Sen. Harry Reid has a novel idea for "fixing" Social Security, the hobbyhorse du jour of The Village. Don't do anything until we have to, 20 years from now. He presented this radical idea last night on "The Last Word" with Lawrence O'Donnell.
Senate Majority Leader Harry Reid (D-Nev.) emphatically rejected changes to Social Security that would improve the entitlement program's solvency, jesting that he'd be willing to revisit the program's structure in two decades, once it's projected to become insolvent.
"Two decades from now, I'm willing to take a look at it," said Reid, 71, in an interview to air Wednesday evening on MSNBC. "But I'm not willing to take a look at it right now...."
"So what I've said, if we want to look at something to take care of the out years, let's do it at the right time," he said. "It is not in crisis at this stage. Leave Social Security alone. We have a lot of other places we can look that is in crisis. But Social Security is not."
Of course, for The Hill, he must be jesting, since The Hill seems to be under the impression that "reform" must happen with this Congress, lamenting that "Reid's remarks may well signal a death knell for hopes that lawmakers might be able to accomplish Social Security reform this Congress." Here are those remarks in full, and he's not jesting.
Here's the most relevant part, though the entire snippet is worth the watch.
REID: I have said clearly and as many times as I can, leave Social Security alone. Social Security does not add a single penny, not a dime, a nickel, a dollar to the budget problems we have. Never has and for the next 30 years it won’t do that.
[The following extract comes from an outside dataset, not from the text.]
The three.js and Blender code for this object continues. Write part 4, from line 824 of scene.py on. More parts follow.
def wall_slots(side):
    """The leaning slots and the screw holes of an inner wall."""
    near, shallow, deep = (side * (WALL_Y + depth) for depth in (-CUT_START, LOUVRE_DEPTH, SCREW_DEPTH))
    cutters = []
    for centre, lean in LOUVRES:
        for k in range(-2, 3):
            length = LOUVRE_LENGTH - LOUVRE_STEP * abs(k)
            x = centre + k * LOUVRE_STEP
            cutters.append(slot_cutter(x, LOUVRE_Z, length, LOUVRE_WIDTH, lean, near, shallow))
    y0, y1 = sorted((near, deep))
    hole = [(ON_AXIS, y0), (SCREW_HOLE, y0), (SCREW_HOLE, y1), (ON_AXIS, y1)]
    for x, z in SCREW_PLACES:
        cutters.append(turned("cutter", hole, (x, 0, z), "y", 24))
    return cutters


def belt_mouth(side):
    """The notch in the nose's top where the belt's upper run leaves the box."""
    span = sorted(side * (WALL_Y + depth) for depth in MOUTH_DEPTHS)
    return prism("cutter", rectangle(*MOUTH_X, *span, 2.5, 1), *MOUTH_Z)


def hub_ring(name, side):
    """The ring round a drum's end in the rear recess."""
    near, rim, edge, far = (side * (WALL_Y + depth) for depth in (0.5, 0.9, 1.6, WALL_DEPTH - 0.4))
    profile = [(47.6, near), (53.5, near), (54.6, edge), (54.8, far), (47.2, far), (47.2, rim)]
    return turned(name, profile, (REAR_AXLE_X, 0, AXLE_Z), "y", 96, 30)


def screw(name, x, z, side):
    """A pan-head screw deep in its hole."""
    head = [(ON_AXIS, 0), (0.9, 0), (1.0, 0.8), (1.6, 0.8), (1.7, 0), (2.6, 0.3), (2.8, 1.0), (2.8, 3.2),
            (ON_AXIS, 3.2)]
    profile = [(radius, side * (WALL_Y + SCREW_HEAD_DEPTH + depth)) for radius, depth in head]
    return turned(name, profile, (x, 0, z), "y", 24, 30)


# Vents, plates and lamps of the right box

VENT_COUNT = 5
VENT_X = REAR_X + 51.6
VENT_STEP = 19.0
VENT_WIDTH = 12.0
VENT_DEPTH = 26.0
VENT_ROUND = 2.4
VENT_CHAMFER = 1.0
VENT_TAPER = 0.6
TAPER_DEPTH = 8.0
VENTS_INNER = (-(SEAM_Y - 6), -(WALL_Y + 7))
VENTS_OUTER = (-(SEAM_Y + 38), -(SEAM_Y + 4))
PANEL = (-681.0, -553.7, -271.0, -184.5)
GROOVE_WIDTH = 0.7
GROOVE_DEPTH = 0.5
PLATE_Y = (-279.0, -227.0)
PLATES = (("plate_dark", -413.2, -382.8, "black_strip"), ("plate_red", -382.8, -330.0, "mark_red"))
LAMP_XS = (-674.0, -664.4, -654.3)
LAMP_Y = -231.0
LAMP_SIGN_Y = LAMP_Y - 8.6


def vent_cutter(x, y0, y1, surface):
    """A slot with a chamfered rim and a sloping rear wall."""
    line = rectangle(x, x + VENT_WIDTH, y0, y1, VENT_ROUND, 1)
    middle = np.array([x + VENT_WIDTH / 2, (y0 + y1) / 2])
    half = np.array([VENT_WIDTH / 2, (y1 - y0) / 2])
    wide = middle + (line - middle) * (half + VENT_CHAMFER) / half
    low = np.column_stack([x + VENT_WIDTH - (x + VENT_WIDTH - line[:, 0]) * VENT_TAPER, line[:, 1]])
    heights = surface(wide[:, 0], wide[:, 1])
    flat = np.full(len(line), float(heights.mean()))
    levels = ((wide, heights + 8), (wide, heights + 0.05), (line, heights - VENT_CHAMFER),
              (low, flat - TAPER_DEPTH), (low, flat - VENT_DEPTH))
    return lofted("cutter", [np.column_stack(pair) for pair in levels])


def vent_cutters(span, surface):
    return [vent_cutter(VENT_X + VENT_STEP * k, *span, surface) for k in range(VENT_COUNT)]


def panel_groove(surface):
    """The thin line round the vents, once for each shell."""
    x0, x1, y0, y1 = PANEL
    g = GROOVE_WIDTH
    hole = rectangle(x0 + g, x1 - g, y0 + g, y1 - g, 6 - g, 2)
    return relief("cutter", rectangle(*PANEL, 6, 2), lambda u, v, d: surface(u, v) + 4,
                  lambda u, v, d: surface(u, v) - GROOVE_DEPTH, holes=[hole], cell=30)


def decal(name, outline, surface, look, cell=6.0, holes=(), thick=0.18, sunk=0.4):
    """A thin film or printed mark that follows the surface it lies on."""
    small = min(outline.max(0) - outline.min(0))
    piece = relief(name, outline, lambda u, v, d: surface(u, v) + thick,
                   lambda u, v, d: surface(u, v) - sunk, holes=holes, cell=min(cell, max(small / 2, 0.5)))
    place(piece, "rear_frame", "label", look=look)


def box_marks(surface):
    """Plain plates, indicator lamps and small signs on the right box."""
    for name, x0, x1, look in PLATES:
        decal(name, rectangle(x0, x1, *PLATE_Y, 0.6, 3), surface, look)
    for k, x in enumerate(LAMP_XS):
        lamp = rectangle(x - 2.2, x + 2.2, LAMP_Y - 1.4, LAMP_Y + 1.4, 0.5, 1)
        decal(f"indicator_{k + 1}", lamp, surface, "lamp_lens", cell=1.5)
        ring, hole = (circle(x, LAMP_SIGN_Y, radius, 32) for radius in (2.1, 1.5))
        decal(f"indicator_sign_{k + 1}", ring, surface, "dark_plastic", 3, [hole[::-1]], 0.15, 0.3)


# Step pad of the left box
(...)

So what I’ve said, if you want to look at something to take care of the out years, let’s do it at the right time. It is not in a crisis at this stage. Leave Social Security alone. We have a lot of other places we can look that are in crisis. Social Security is not. I repeat, for the next approximately 30 years people will draw 100% of their benefits.
And if we do nothing after that, they’ll draw 80% of their benefits. Now I want to make sure that in the out years, 30 years from now, we draw 100% of benefits. That’s important. I believe in Social Security. I think it’s the most successful social program in the history of the world. But I am not going to balance the budget on the backs of senior citizens who have paid into the fund and deserve their money.
There's a bit of the interview that's already been made out-of-date. Reid says that he wouldn't support Sen. Bernie Sanders' legislation that would require a two-thirds majority of the Senate to pass any legislation reducing Social Security benefits, including raising the retirement age. He said, "I have enough trouble over here with what the Republicans have done to me the last few congresses with the filibuster. That's 60. I don't need now to start worrying about 67. Let's change the subject, as much as I like Bernie, I will not support his legislation. At this stage in the development of this country, I will not support tinkering with social security. It is not an emergency."
Sen. Sanders announced today, via e-mail, the revised Sanders-Reid Social Security Amendment, which "expresses the Sense of the Senate that Social Security benefits for current and future Social Security beneficiaries should not be cut and Social Security should not be privatized as part of any legislation to reduce the deficit." A sense of the Senate resolution is not binding, but it's a good political marker for putting the Senate on the record on protecting Social Security. The resolution could be voted on as early as the week of March 28.